Katarzyna Kuncio als Fricka überzeugte nicht hundertprozentig. Man hatte den Eindruck einer leichten Indisposition. Ihre Stimmkraft liess zu wünschen übrig, ebenso ihr Diktion. Schade, ist sie doch als Persönlichkeit eine wunderbare Gegenspielerin von Wotan.
Als Walküren auf der Bühne in Düsseldorf: Anke Krabbe, Jessica Stavros, Katja Levin, Romana Noack, Lisa Wedekind, Maria Hilmes, Katharina von Bülow und Uta Christina Georg.
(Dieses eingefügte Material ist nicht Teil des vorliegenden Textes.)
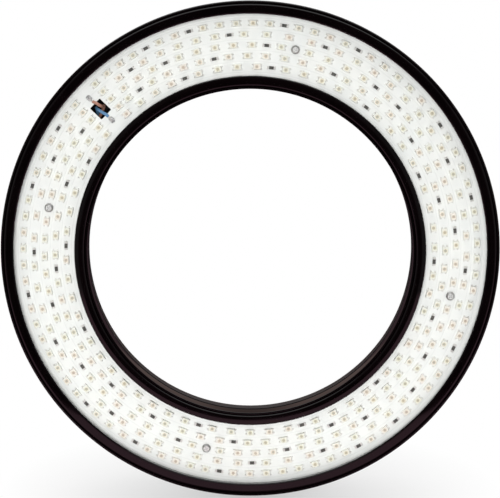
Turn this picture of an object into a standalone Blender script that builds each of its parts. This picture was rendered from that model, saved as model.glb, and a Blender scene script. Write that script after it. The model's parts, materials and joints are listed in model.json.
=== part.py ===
"""LED ring light on a tilting stand foot.

Metres, +Z up, the lit face looks along -Y. The origin is the middle of the foot's underside,
where the stand's screw enters. "Depth" is the distance behind the front face of the ring.
Angles on the ring are degrees anticlockwise, seen from the front, from +X.
"""
from math import asin, cos, degrees, pi, radians, sin

import bmesh
import bpy
from mathutils import Matrix, Vector

# Clearances and cutting
GAP = 0.0003
OVERRUN = 0.001
MERGE_DISTANCE = 0.00001

# Ring housing
OUTER_RADIUS = 0.120
RING_WIDTH = 0.0404
RING_DEPTH = 0.022
SHELL_WALL = 0.0024
SHELL_PLATE = 0.002
SHELL_SEAM_DEPTH = 0.0125
REAR_CHAMFER = 0.001
RIM_SETBACK = 0.00025
INNER_RIM_WIDTH = 0.0009
BORE_DRAFT = 0.0008

# Bezels
BEZEL_INSET = 0.0014
OUTER_LIP = 0.0045
INNER_LIP = 0.0048
BEZEL_THICKNESS = 0.0021
BEZEL_ROUND = 0.001

# LED board
BOARD_SETBACK = 0.0045
BOARD_THICKNESS = 0.0016
LED_LENGTH = 0.0035
LED_WIDTH = 0.0028
LED_HEIGHT = 0.0019
LED_SINK = 0.0002
ROW_SHARES = (0.1513, 0.3242, 0.4970, 0.6689, 0.8417)
LED_TO_RESISTOR_SHARE = 0.0696
LED_TO_SCREW_SHARE = 0.0686
LED_TO_SLOT_SHARE = 0.0706
SLOT_ANGLE = 136.1
SLOT_LENGTH = 0.0076
SLOT_WIDTH = 0.0067

# Each row is read anticlockwise from the wire slot: the number of LEDs in a run, then the angle
# of the resistor (r) or board screw (s) that ends the run.
ROW_LAYOUTS = (
    "2 r150.5 4 r178 4 r205 8 r253.5 5 r286.5 4 r314 7 r357 4 r24.5 4 r51.5 5 r83.5 4 r110.5 4",
    "4 r159.5 4 r185 7 r224 2 r239.5 4 r265 5 r295 8 r340 6 r15.5 3 r35 5 r65 6 r100.5 4 r124 2",
    "1 r144 4 s167.5 5 r195 3 r214.5 6 r249 1 s257.5 4 r280.5 4 r304.5 4 r329 3 s347.5 3 r6 7 "
    "r44.5 1 r53 4 s77.5 1 r85.5 5 r114 4",
    "3 r154.5 4 r180 4 r205 4 r229.5 7 r270.5 3 r290 5 r319.5 6 r355 5 r25 8 r70 4 r95.5 5 r123 2",
    "2 r147 3 r163 6 r191 7 r223 3 r239 5 r262 8 r299 2 r310.5 5 r334.5 9 r14 4 r34 6 r62 4 r81.5 "
    "5 r105.5 2 r117 4",
)

# Screws
SCREW_SHANK_RADIUS = 0.0011
SCREW_HEAD_RADIUS = 0.0028
SCREW_HEAD_HEIGHT = 0.002
BOARD_SCREW_HEAD_RADIUS = 0.00215
BOARD_SCREW_HEAD_HEIGHT = 0.0014
BOARD_SCREW_LENGTH = 0.005
BOARD_BOSS_RADIUS = 0.003
BOARD_BOSS_LENGTH = 0.0036
PILLAR_RADIUS = 0.0035
PILLAR_INSET = 0.014
PILLAR_COUNT = 6
WELL_BOSS_RADIUS = 0.0045
WELL_BOSS_LENGTH = 0.003
WELL_DEPTH = 0.0034
SHELL_SCREW_LENGTH = 0.0084
PILOT_SPARE = 0.0005

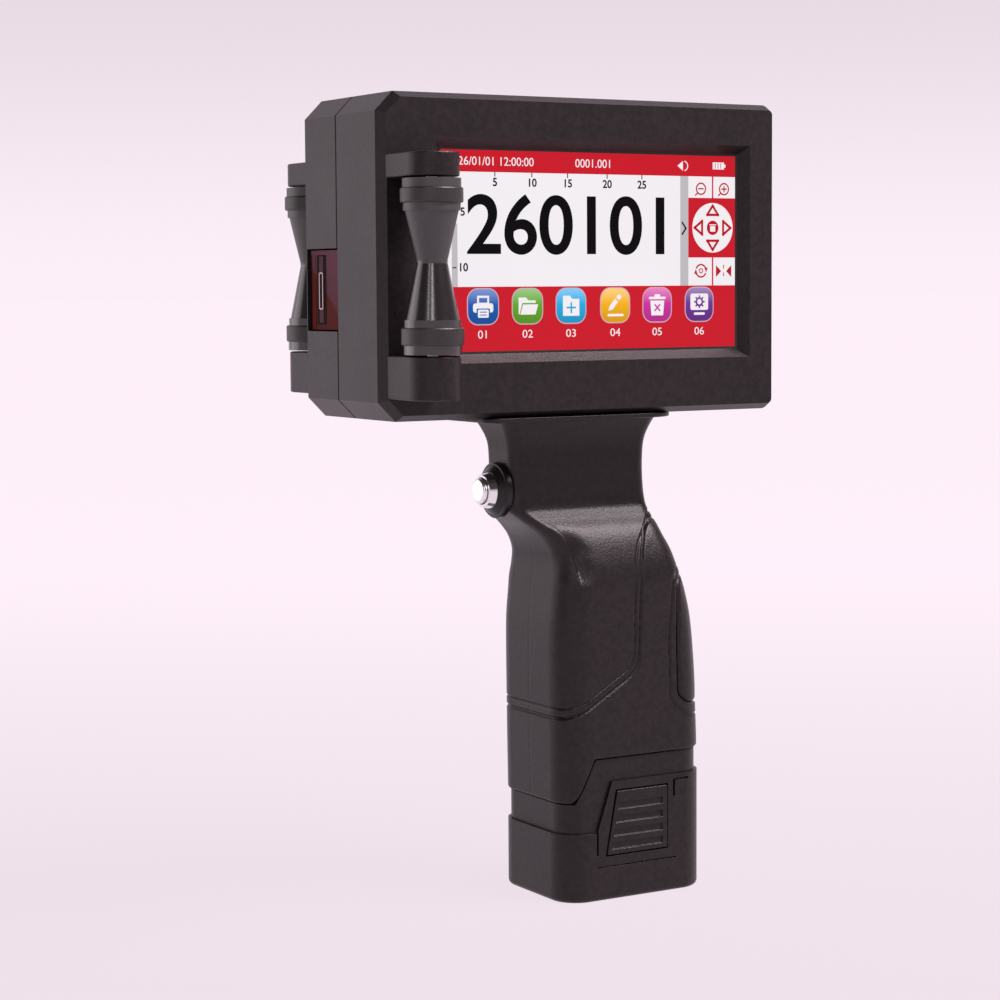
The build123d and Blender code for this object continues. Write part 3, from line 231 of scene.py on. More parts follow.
def flex_material():
    """Magenta-brown print plate film with a redder lower corner and faint traces."""
    material = new_material("flex_circuit", (0.07, 0.024, 0.032), 0.5, Specular_IOR_Level=0.04)
    tree = material.node_tree
    coords = tree.nodes.new("ShaderNodeTexCoord")
    parts = tree.nodes.new("ShaderNodeSeparateXYZ")
    mixed = tree.nodes.new("ShaderNodeMath")
    mixed.operation = "MULTIPLY_ADD"
    mixed.inputs[1].default_value = -FILM_SLOPE
    tree.links.new(coords.outputs["Object"], parts.inputs["Vector"])
    tree.links.new(parts.outputs["Y"], mixed.inputs[0])
    tree.links.new(parts.outputs["Z"], mixed.inputs[2])
    middle = (low("cartridge_flex") + high("cartridge_flex")) / 2
    level = middle.z - FILM_SLOPE * middle.y
    across = tree.nodes.new("ShaderNodeMapRange")
    across.inputs["From Min"].default_value = (level - FILM_SPREAD) * MM
    across.inputs["From Max"].default_value = (level + FILM_SPREAD) * MM
    tree.links.new(mixed.outputs["Value"], across.inputs["Value"])
    red_corner = (0.085, 0.007, 0.004)
    magenta = (0.100, 0.030, 0.044)
    pale_magenta = (0.120, 0.042, 0.062)
    tint = ramp(tree, across.outputs["Result"],
                [(0.44, red_corner), (0.52, magenta), (1.0, pale_magenta)])
    tree.links.new(tint.outputs["Color"], tree.nodes["Principled BSDF"].inputs["Base Color"])
    traces = noise(tree, 260.0, stretch=(1.0, 6.0, 0.4))
    add_bump(tree, traces.outputs["Fac"], 0.08, 0.0001)
    return material


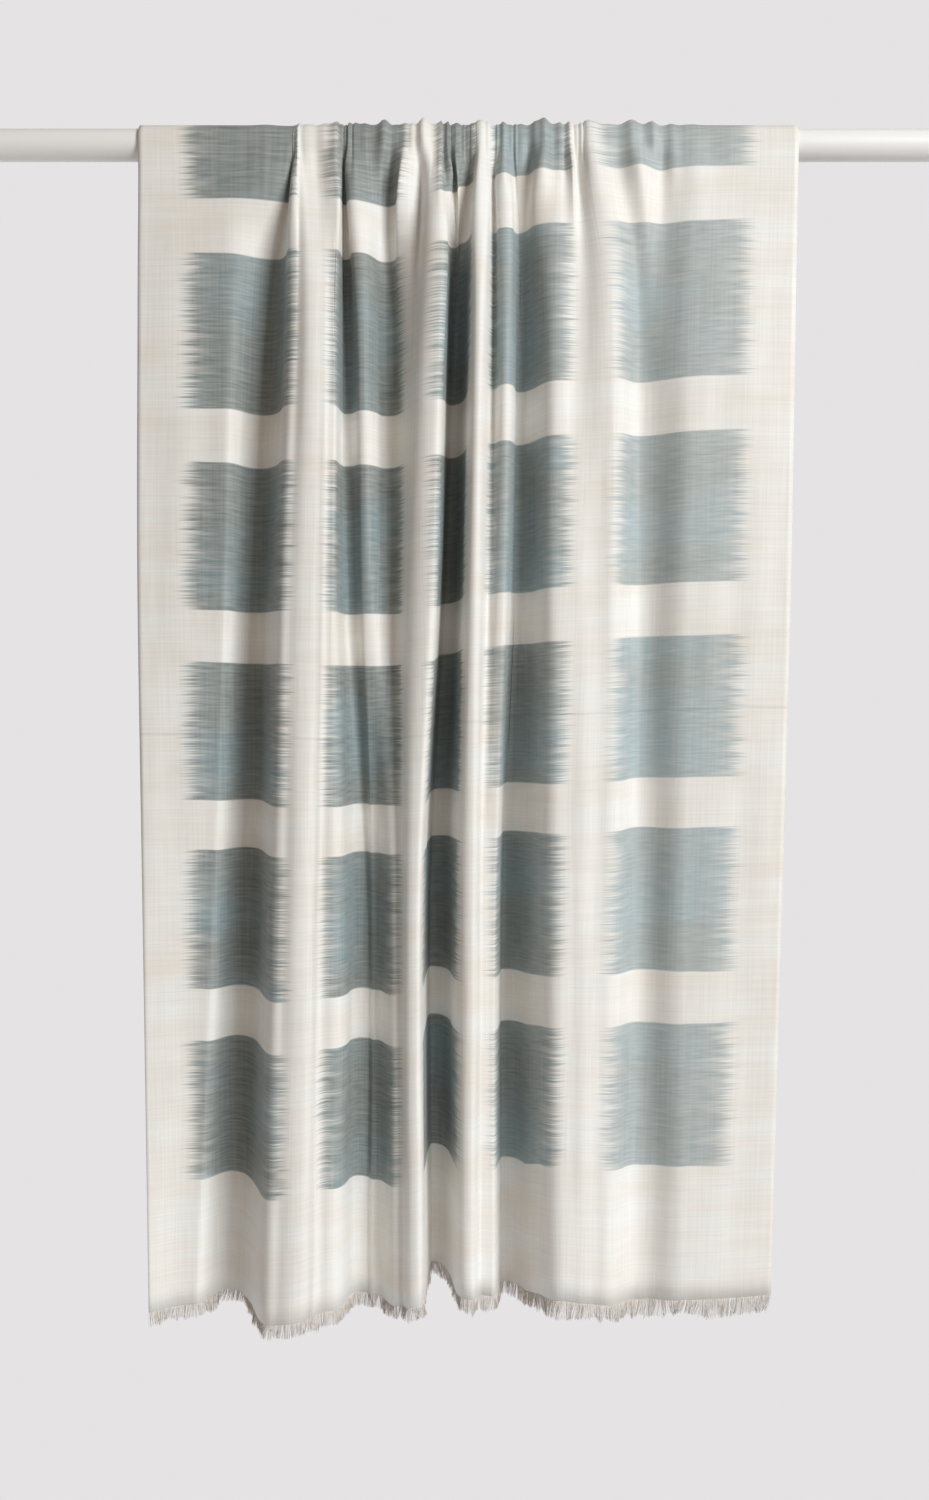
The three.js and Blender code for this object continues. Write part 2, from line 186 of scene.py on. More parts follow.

Ihr Walküren Ritt zu Beginn des dritten Aktes ist sehr interessant. Normalerweise ist dies ein heldisch/musikalisches Paradestück. Unter Kobers Stabführung war eine ganz leichte Unsicherheit, eine gewollte Unsicherheit zu spüren, fehlt doch Brünnhilde, die Anführerin. Wo ist Brünnhilde? Fragen sich alle und zuletzt auch Wotan: Wo ist Brünnhilde, wo ist die Verbrecherin?
Zuletzt Wotan >Leb wohl, du kühnes, herrliches Kind! Du meines Herzens heiligster Stolz!< Ein musikalischer Anschluss, der seinesgleichen sucht und dies speziell in Kobers musikalischer Interpretation!
Das Düsseldorfer Publikum belohnte die Leistung des gesamten Teams mit einem tobenden langanhaltenden Applaus. Und dieser ist hochverdient.